- Listing:
┄┄┄┄┄┄

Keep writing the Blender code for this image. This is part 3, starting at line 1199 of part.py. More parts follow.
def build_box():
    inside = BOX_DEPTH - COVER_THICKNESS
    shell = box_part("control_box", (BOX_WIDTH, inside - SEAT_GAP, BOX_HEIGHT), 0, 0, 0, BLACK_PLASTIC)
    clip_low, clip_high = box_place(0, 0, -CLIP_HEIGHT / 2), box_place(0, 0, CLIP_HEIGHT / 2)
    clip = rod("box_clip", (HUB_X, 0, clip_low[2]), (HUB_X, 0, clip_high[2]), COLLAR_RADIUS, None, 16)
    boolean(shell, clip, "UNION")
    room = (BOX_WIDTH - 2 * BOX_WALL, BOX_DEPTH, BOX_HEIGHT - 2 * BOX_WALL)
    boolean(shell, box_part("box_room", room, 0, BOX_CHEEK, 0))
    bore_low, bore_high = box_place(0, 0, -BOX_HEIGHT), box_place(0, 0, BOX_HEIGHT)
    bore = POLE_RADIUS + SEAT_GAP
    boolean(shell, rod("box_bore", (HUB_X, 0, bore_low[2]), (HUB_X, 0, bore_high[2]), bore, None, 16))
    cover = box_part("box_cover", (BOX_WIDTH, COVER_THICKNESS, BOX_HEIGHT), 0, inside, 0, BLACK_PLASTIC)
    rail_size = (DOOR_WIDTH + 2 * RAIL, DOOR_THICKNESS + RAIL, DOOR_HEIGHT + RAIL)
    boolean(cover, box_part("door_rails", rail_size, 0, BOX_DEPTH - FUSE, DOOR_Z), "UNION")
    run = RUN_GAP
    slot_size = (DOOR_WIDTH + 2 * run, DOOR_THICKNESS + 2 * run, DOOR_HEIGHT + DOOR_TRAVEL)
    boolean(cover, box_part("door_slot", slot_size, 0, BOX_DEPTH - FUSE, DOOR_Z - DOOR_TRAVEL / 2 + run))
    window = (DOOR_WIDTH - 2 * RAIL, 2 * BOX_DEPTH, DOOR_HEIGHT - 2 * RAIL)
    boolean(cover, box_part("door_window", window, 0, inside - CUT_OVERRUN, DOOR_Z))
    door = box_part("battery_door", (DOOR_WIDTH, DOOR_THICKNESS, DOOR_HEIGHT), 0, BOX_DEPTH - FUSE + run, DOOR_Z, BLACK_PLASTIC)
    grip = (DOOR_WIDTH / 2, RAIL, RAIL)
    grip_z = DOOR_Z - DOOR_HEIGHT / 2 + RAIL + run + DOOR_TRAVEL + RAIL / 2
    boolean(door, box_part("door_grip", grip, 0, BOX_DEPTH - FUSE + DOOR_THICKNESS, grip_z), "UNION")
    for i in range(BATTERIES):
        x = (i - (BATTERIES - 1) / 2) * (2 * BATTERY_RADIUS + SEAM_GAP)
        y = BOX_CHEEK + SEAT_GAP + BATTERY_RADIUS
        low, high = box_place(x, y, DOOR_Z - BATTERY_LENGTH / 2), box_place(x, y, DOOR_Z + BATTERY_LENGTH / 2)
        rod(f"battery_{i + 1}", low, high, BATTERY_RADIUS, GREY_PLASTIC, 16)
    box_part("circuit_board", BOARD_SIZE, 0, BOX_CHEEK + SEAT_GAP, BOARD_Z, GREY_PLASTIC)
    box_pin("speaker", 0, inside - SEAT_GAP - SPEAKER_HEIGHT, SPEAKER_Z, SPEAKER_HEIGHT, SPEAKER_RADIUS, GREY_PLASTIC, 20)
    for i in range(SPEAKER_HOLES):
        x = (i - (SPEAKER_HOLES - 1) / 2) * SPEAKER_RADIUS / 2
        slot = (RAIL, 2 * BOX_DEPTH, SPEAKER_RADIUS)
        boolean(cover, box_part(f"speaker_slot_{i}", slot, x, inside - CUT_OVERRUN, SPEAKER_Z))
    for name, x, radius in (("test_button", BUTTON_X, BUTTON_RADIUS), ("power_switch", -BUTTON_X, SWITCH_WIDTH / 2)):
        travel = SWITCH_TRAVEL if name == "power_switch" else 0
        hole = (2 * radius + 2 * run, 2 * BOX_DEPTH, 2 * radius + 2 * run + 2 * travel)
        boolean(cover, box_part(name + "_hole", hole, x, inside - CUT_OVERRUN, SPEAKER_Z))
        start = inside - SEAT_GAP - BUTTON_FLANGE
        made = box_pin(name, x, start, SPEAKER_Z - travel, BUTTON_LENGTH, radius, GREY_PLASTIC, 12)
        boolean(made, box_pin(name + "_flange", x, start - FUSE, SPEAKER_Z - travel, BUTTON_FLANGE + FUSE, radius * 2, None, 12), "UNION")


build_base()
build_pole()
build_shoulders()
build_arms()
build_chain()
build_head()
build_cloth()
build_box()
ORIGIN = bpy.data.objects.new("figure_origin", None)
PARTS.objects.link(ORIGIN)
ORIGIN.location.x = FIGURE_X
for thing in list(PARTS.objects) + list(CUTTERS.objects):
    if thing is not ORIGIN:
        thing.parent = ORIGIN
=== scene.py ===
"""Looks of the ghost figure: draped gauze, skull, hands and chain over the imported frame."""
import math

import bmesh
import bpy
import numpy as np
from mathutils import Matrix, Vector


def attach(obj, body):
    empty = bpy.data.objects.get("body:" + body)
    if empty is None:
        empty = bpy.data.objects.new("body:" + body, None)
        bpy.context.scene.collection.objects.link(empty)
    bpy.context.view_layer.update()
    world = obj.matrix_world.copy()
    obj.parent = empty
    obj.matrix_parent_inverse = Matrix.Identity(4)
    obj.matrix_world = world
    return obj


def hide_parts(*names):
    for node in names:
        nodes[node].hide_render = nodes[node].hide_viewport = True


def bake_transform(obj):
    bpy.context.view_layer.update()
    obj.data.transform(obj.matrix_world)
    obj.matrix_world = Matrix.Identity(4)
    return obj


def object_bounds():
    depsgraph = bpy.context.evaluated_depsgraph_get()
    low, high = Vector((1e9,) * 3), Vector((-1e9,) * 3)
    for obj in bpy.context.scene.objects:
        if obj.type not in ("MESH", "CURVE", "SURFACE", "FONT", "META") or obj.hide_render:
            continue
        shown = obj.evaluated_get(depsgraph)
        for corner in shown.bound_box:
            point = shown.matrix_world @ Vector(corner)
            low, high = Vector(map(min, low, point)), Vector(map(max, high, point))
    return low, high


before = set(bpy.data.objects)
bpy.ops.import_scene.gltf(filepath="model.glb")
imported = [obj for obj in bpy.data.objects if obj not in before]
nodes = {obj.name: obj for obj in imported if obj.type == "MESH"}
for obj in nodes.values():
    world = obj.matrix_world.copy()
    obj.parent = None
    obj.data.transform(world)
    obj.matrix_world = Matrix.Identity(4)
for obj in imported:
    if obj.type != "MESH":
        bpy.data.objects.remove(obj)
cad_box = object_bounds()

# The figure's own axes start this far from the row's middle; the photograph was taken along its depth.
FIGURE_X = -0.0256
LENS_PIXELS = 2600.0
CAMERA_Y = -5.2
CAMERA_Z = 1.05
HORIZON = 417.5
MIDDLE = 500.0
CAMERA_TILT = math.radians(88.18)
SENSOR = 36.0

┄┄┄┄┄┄

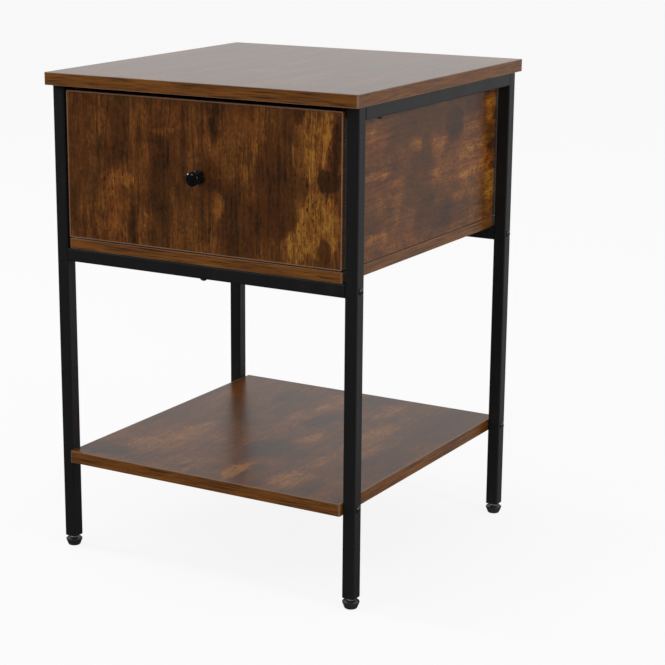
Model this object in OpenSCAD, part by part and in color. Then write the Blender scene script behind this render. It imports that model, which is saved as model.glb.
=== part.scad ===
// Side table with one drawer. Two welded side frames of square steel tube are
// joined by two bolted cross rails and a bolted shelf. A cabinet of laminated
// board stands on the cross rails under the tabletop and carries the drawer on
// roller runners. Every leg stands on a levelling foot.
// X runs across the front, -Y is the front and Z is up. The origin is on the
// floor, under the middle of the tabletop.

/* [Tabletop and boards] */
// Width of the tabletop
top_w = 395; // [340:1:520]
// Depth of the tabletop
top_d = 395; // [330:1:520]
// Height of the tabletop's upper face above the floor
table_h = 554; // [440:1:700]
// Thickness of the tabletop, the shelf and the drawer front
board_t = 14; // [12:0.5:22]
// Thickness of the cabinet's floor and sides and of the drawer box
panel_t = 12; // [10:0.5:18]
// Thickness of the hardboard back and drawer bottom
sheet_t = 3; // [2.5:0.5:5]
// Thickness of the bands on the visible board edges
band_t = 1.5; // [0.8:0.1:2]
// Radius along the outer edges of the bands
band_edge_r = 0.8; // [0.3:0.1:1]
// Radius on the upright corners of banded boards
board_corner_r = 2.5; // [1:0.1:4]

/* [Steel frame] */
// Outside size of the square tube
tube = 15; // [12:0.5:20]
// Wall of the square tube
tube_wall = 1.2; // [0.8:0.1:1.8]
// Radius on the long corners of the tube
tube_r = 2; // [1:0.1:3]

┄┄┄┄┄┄

- Short problem:
Copy out precisely the lines from the line with "build_base()" to the line with "from mathutils import Matrix, Vector" in the material above, including those two lines and omitting all the rest.

- Correct answer:
build_base()
build_pole()
build_shoulders()
build_arms()
build_chain()
build_head()
build_cloth()
build_box()
ORIGIN = bpy.data.objects.new("figure_origin", None)
PARTS.objects.link(ORIGIN)
ORIGIN.location.x = FIGURE_X
for thing in list(PARTS.objects) + list(CUTTERS.objects):
    if thing is not ORIGIN:
        thing.parent = ORIGIN
=== scene.py ===
"""Looks of the ghost figure: draped gauze, skull, hands and chain over the imported frame."""
import math

import bmesh
import bpy
import numpy as np
from mathutils import Matrix, Vector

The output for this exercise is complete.